There's really no one else like Hart Crane at his best. In his earlier, "apprentice" work you can definitely sense the inspiration of Eliot etc, but by the time of White Buildings he's in the stratosphere doing his own thing, redefining what it means to be a language poet in the twentieth century. The old paperback copy I have is stuffed with the Post-It notes I use to flag favorite poems in my books, to where there are probably fewer I don't hold near and dear to my heart than those I do. I think many readers will probably find some of the number of unfinished fragments that close out the complete edition of his poems to be overkill (and many of them are frankly so fragmentary as to serve little purpose to anyone but scholars deeply invested in the development of Crane's incredible talent and his signature aesthetics) but to complain about their inclusion here would seem kind of like griping about the candles on a birthday cake.
A great, recondite, allusive poet, who I will need to revisit, but I do consider him a master, even if I can’t always understand the literal sense of what he is saying. “Ave Maria,” “To Brooklyn Bridge,” “Voyages,” “The Broken Tower” are among my favorites so far.
We make our meek adjustments, Contented with such random consolations As the wind deposits In slithered and too ample pockets.
For we can still love the world, who find A famished kitten on the step, and know Recesses for it from the fury of the street, Or warm torn elbow coverts.
We will sidestep, and to the final smirk Dally the doom of that inevitable thumb That slowly chafes its puckered index toward us, Facing the dull squint with what innocence And what surprise!
And yet these fine collapses are not lies More than the pirouettes of any pliant cane; Our obsequies are, in a way, no enterprise. We can evade you, and all else but the heart: What blame to us if the heart live on.
The game enforces smirks; but we have seen The moon in lonely alleys make A grail of laughter of an empty ash can, And through all sound of gaiety and quest Have heard a kitten in the wilderness.
Hard to say how I feel about Crane: I'd never heard of him until a few days ago, and read the whole thing in two sittings.
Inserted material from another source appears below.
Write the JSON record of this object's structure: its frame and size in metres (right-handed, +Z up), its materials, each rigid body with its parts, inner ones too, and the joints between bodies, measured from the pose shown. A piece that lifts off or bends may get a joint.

To *me*, he reads like an inferior T.S. Eliot, but that's far from consensus, and again, I only just had my first exposure to him. What appealed to me most about him was when he fell back on imagist techniques (Gnats toss in the shadow of a bottle, / And a roach spans a creviced in the floor), his use of oxymoron (O Darkly Bright!, the breaking second holds, those untwisted by the love of things unreconcilable, etc.) and the cryptically suggestive lines that sound more like prophecy or the strange metaphors of mystics: "It is blood to remember; it is fire / To stammer back.../ It is God—your namelessness."
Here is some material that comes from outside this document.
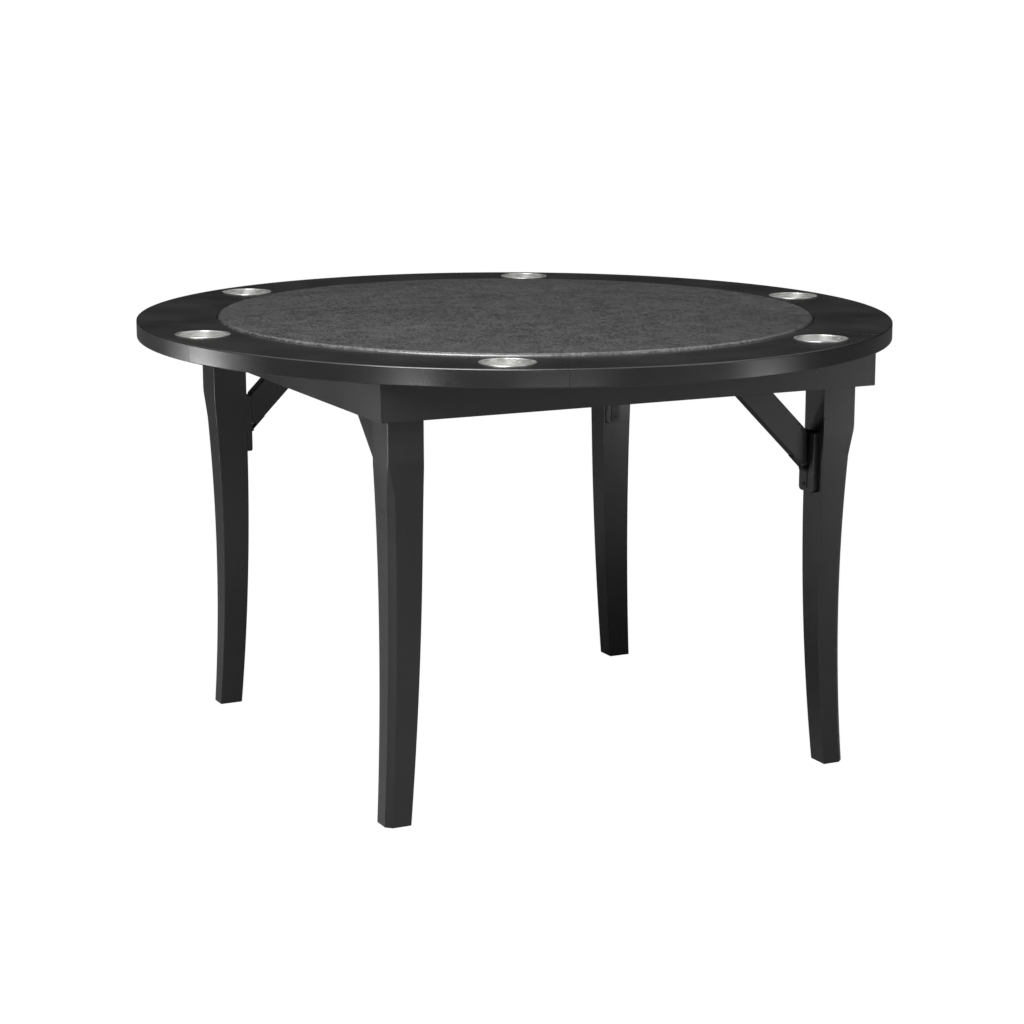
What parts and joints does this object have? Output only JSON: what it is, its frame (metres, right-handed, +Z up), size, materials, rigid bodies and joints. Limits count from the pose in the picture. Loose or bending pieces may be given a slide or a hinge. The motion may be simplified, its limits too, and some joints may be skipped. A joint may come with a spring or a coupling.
{
  "type": "folding round gaming table",
  "caption": "Round gaming table with a padded playing surface, a segmented wooden rim with steel cup holders, a square apron and folding sabre legs with braces.",
  "frame": {"origin": "on the floor below the middle of the table top", "axes": "+Z up; -Y is the front board of the apron; +X to the right of it"},
  "size_m": [1.32, 1.32, 0.7645],
  "materials": {
    "lacquered_wood": "black satin lacquer",
    "faux_leather": "charcoal, fine grain",
    "stainless_steel": "spun and brushed",
    "hinge_steel": "zinc plated",
    "stained_plywood": "black stain",
    "foam": "open-cell foam",
    "nylon": "moulded"
  },
  "bodies": {
    "table_top": {"top_panel": "stained_plywood", "pad_board": "stained_plywood", "pad_foam": "foam", "pad_cover": "faux_leather", "rim_segment_1": "lacquered_wood", "cup_holder_1": "stainless_steel", "rim_segment_2": "lacquered_wood", "cup_holder_2": "stainless_steel", "rim_segment_3": "lacquered_wood", "cup_holder_3": "stainless_steel", "rim_segment_4": "lacquered_wood", "cup_holder_4": "stainless_steel", "rim_segment_5": "lacquered_wood", "cup_holder_5": "stainless_steel", "rim_segment_6": "lacquered_wood", "cup_holder_6": "stainless_steel", "apron_front_left": "lacquered_wood", "leg_block_front_left": "lacquered_wood", "brace_keeper_front_left": "hinge_steel", "leg_hinge_top_leaf_front_left": "hinge_steel", "apron_front_right": "lacquered_wood", "leg_block_front_right": "lacquered_wood", "brace_keeper_front_right": "hinge_steel", "leg_hinge_top_leaf_front_right": "hinge_steel", "apron_back_right": "lacquered_wood", "leg_block_back_right": "lacquered_wood", "brace_keeper_back_right": "hinge_steel", "leg_hinge_top_leaf_back_right": "hinge_steel", "apron_back_left": "lacquered_wood", "leg_block_back_left": "lacquered_wood", "brace_keeper_back_left": "hinge_steel", "leg_hinge_top_leaf_back_left": "hinge_steel"},
    "leg_assembly_front_left": {"leg_front_left": "lacquered_wood", "leg_cleat_front_left": "lacquered_wood", "leg_hinge_leaf_front_left": "hinge_steel", "foot_glide_front_left": "nylon", "brace_hinge_cleat_leaf_front_left": "hinge_steel"},
    "brace_assembly_front_left": {"brace_front_left": "lacquered_wood", "brace_hinge_leaf_front_left": "hinge_steel"},
    "leg_assembly_front_right": {"leg_front_right": "lacquered_wood", "leg_cleat_front_right": "lacquered_wood", "leg_hinge_leaf_front_right": "hinge_steel", "foot_glide_front_right": "nylon", "brace_hinge_cleat_leaf_front_right": "hinge_steel"},
    "brace_assembly_front_right": {"brace_front_right": "lacquered_wood", "brace_hinge_leaf_front_right": "hinge_steel"},
    "leg_assembly_back_right": {"leg_back_right": "lacquered_wood", "leg_cleat_back_right": "lacquered_wood", "leg_hinge_leaf_back_right": "hinge_steel", "foot_glide_back_right": "nylon", "brace_hinge_cleat_leaf_back_right": "hinge_steel"},
    "brace_assembly_back_right": {"brace_back_right": "lacquered_wood", "brace_hinge_leaf_back_right": "hinge_steel"},
    "leg_assembly_back_left": {"leg_back_left": "lacquered_wood", "leg_cleat_back_left": "lacquered_wood", "leg_hinge_leaf_back_left": "hinge_steel", "foot_glide_back_left": "nylon", "brace_hinge_cleat_leaf_back_left": "hinge_steel"},
    "brace_assembly_back_left": {"brace_back_left": "lacquered_wood", "brace_hinge_leaf_back_left": "hinge_steel"}
  },
  "joints": [
    {"name": "leg_fold_front_left", "type": "hinge", "parent": "table_top", "child": "leg_assembly_front_left", "pos_m": [-0.403, -0.3654, 0.6705], "axis": [1, 0, 0], "range_deg": [0, 90]},
    {"name": "brace_fold_front_left", "type": "hinge", "parent": "leg_assembly_front_left", "child": "brace_assembly_front_left", "pos_m": [-0.391, -0.3556, 0.52202], "axis": [1, 0, 0], "range_deg": [-135, 0]},
    {"name": "leg_fold_front_right", "type": "hinge", "parent": "table_top", "child": "leg_assembly_front_right", "pos_m": [0.3654, -0.403, 0.6705], "axis": [0, 1, 0], "range_deg": [0, 90]},
    {"name": "brace_fold_front_right", "type": "hinge", "parent": "leg_assembly_front_right", "child": "brace_assembly_front_right", "pos_m": [0.3556, -0.391, 0.52202], "axis": [0, 1, 0], "range_deg": [-135, 0]},
    {"name": "leg_fold_back_right", "type": "hinge", "parent": "table_top", "child": "leg_assembly_back_right", "pos_m": [0.403, 0.3654, 0.6705], "axis": [-1, 0, 0], "range_deg": [0, 90]},
    {"name": "brace_fold_back_right", "type": "hinge", "parent": "leg_assembly_back_right", "child": "brace_assembly_back_right", "pos_m": [0.391, 0.3556, 0.52202], "axis": [-1, 0, 0], "range_deg": [-135, 0]},
    {"name": "leg_fold_back_left", "type": "hinge", "parent": "table_top", "child": "leg_assembly_back_left", "pos_m": [-0.3654, 0.403, 0.6705], "axis": [0, -1, 0], "range_deg": [0, 90]},
    {"name": "brace_fold_back_left", "type": "hinge", "parent": "leg_assembly_back_left", "child": "brace_assembly_back_left", "pos_m": [-0.3556, 0.391, 0.52202], "axis": [0, -1, 0], "range_deg": [-135, 0]}
  ],
  "couplings": [
    {"joint": "brace_fold_front_left", "follows": "leg_fold_front_left", "ratio": -1.5},
    {"joint": "brace_fold_front_right", "follows": "leg_fold_front_right", "ratio": -1.5},
    {"joint": "brace_fold_back_right", "follows": "leg_fold_back_right", "ratio": -1.5},
    {"joint": "brace_fold_back_left", "follows": "leg_fold_back_left", "ratio": -1.5}
  ]
}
I don't know that I'd read him twice, but I'm VERY glad I read him once.
Waldo Frank's introduction, on the other hand, is an absolute mess. Skip freely.
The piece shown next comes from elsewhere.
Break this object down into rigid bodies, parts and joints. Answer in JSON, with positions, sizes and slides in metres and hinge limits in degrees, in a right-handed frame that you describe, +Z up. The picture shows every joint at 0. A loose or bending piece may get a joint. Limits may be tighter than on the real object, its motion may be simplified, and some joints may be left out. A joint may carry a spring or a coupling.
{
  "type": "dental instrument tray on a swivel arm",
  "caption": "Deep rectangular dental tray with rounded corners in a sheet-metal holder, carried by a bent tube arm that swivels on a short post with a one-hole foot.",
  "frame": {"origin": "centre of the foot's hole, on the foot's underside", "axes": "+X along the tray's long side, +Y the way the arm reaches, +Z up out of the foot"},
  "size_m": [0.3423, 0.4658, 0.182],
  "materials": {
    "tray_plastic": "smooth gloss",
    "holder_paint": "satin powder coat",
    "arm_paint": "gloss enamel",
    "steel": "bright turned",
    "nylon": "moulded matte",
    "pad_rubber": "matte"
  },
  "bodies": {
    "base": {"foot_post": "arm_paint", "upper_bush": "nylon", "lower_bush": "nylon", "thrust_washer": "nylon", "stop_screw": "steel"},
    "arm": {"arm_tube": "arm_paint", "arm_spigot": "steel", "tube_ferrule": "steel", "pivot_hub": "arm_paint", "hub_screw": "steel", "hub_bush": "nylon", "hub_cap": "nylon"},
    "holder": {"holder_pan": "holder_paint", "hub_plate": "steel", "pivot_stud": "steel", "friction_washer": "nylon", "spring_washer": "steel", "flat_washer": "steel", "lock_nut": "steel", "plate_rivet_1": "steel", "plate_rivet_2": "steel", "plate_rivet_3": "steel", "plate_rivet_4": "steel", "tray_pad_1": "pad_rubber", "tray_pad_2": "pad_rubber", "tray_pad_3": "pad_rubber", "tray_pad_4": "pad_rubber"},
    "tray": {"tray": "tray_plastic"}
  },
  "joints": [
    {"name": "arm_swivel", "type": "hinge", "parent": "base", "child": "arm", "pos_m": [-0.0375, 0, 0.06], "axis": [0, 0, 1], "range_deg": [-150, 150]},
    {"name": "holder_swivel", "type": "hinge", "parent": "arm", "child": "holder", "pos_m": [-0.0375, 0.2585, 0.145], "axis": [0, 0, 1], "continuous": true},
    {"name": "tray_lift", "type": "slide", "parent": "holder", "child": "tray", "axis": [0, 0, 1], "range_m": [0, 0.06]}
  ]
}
O Thou steeled Cognizance whose leap commits The agile precincts of the lark's return; Within whose lariat sweep encinctured sing In single chrysalis the main twains,-- Of stars Thou art the stitch and stallion glow And like an organ, Thou, with sound of doom-- Sight, sound and flesh Thou leadest from time's realm As love strikes clear direction for the helm.
Swift peal of secular light, instrinsic Myth Whose fell unshadow is death's utter wound,-- O River-throated -- irridescently upborne Through the bright drench and fabric of our veins; With white escarpments swinging into light, Sustained in tears the cities are endowed And justified conclamant with ripe fields Revolving through their harvests in sweet torment.
I'm not going to rate this one because I feel like I need more time with Hart Crane. I don't know exactly why, but I just can't find passage, as a reader, into his poems. "Voyages" was lovely and parts of "The Bridge" floored me, but ultimately, I read him and reread him and feel like I'm being locked out of a very fine house.
I've had this sitting around for over a year and was excited to finally read it, since all the hullaballoo. I didn't find Crane a very interesting poet. He's often described as "difficult" and whatnot, but I just don't think he's got it. I realize I'm probably in a stark minority in the world of poetry aficionados, but, there you have it.
Beautiful collection of some of the more difficult poems I've come across.
White Buildings is my favorite collection here. I just think the slightly simpler style worked for me. At Melville's Tomb may be my new favorite poem of all time.
The Bridge was amazing as well, but the collection somehow felt less cohesive? It's an answer to Pound's Cantos apparently, but it just felt like individual poems. This is my fault of course, because I really need to delve more into the literature about this to probably understand it, but it was harder to enjoy because of that.
Key West was ok. I don't have much to say because I didn't like it all that much.
And the uncollected/unpublished/fragments were anywhere from wtf to completely mind blowing.
Either way, I loved reading him. I'll likely reread a lot of this for the rest of my life. When he's good, he seems to be one of the best.
Did I skip most of the book? Yes. Pompous, multisyllabic “sense”—overwrought, overfraught—exactly the kind of “meaning” that academics love because there’s “content” to discuss. Glimmers of actual poetry in places, but mostly a deeply insecure talent intent on proving its worth.
A man who aimed too high, too far and yet casts a lovely light. Hart Crane is at moments utterly human, at others painfully pretentious. But as a poet, his lyricism is unmatched, his use and liberty of language destroys the conventional limits of thought, he expresses sometimes, somehow, the inexpressible... "Sibylline voices flicker, waveringly stream As though a god were issue of the strings. . . ."
'The Bridge' and Hart Crane's failure... Crane's search for hope, his suicide... Despite everything, he gifts this to us:
"Here at the waters' edge the hands drop memory; Shadowless in that abyss they unaccounting lie. How far away the star has pooled the sea — Or shall the hands be drawn away, to die?
Flagrantly gorgeous lines and real perceptual insight amid fey pretension and sometimes airless erudition. Hart could look at a concrete bridge and see and dream the dizzying breadth of its majesty, and we are better for having his admiring eyes.